If we want to break out of the hierarchical command and control mode, if we want to transform the organizations we work in, we cannot wait for permission, or for someone else to take the lead. We need to lead by example. Here’s how you can get started:
1. Remind yourself and others why the business exists, say what its design purpose is — if you don’t know, find out
2. Express the purpose as a compelling context for everything the organization engages in – and a context that is always beyond delivering on your KPIs or maximizing profit
3. Live the core values so they shape your behaviors. Know how you will act when you see colleagues acting inconsistently with the values
4. Express what you do as a clearly defined role(s) – with accountabilities, responsibilities, decision-making authorities, and what others expect of you
5. Contribute to creating the future, and the strategies to realize it.

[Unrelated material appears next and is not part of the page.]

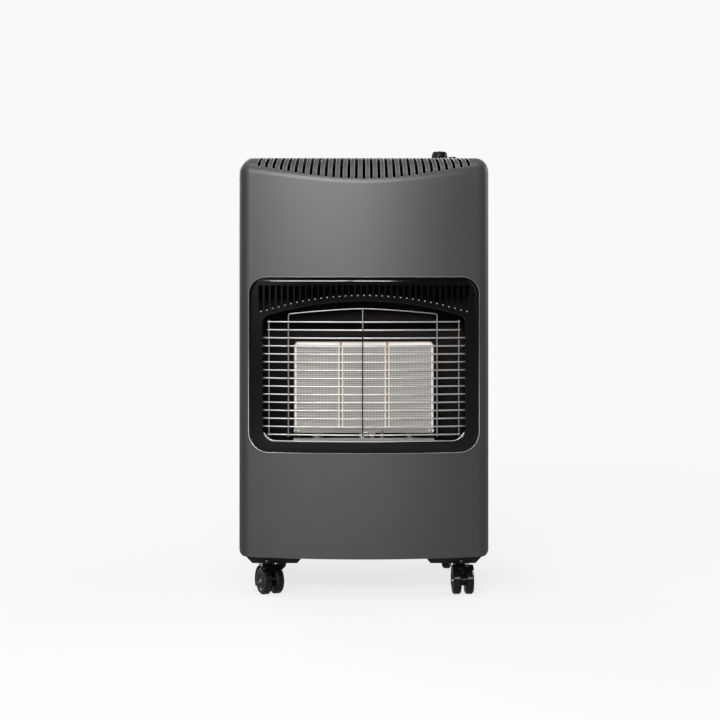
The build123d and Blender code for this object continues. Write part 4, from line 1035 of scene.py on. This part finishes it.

Make it an inclusive process — by contributing
6. Focus your day-to-day activities and interactions on sensing and responding to the real world vs. trying to predict, plan and control
7. Know the key metrics and measures of your performance and make them visible to all. The gap between what is happening and the outcomes you want is the context for your innovation and creativity
8. All practices and systems need to be designed to support work, yours and the people in your immediate circle, as work changes change the practices and systems
9. Do your bit to maintain individual and collective energy and vitality, it is just as important as maintaining positive cash flow for the businesses long-term viability.

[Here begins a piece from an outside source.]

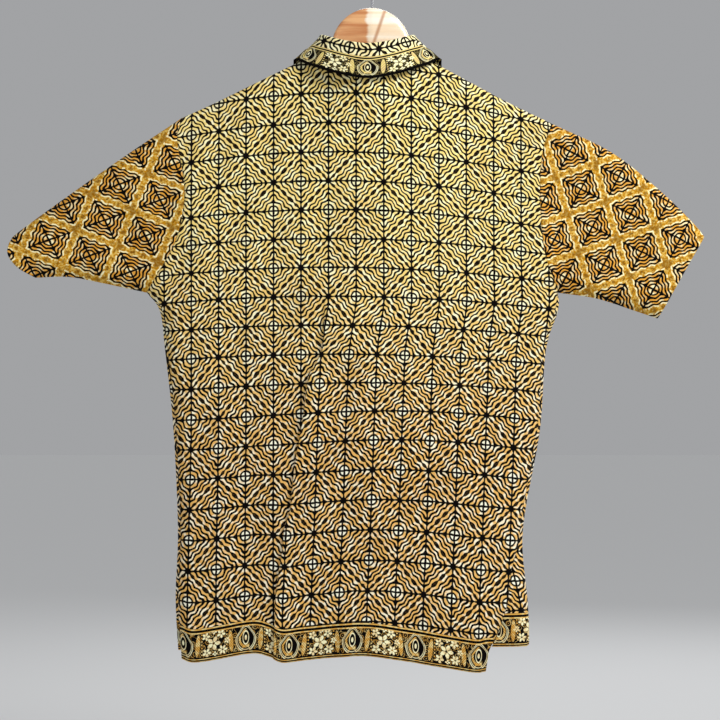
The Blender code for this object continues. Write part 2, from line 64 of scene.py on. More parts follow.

We are all familiar with the Internet ¬– few would doubt its power to mobilize large numbers of people in coordinated action. It is the most adaptive intelligent autonomous self-organizing system we have invented to date.
Now imagine you are part of a self-organizing organization with that same power to mobilize and engage all its stakeholders in forwarding the purpose of the business, and all within a set of shared values and organizing principles. That is a possibility that is worth nailing to the front door of each and every organization everywhere — some organizations, like the Catholic Church of the 1500s, will tear it up and call it heretical, for others it may just be the impetus they need to start a transformation of their own.
So as Gandhi said, “Be the change that you wish to see in the world.”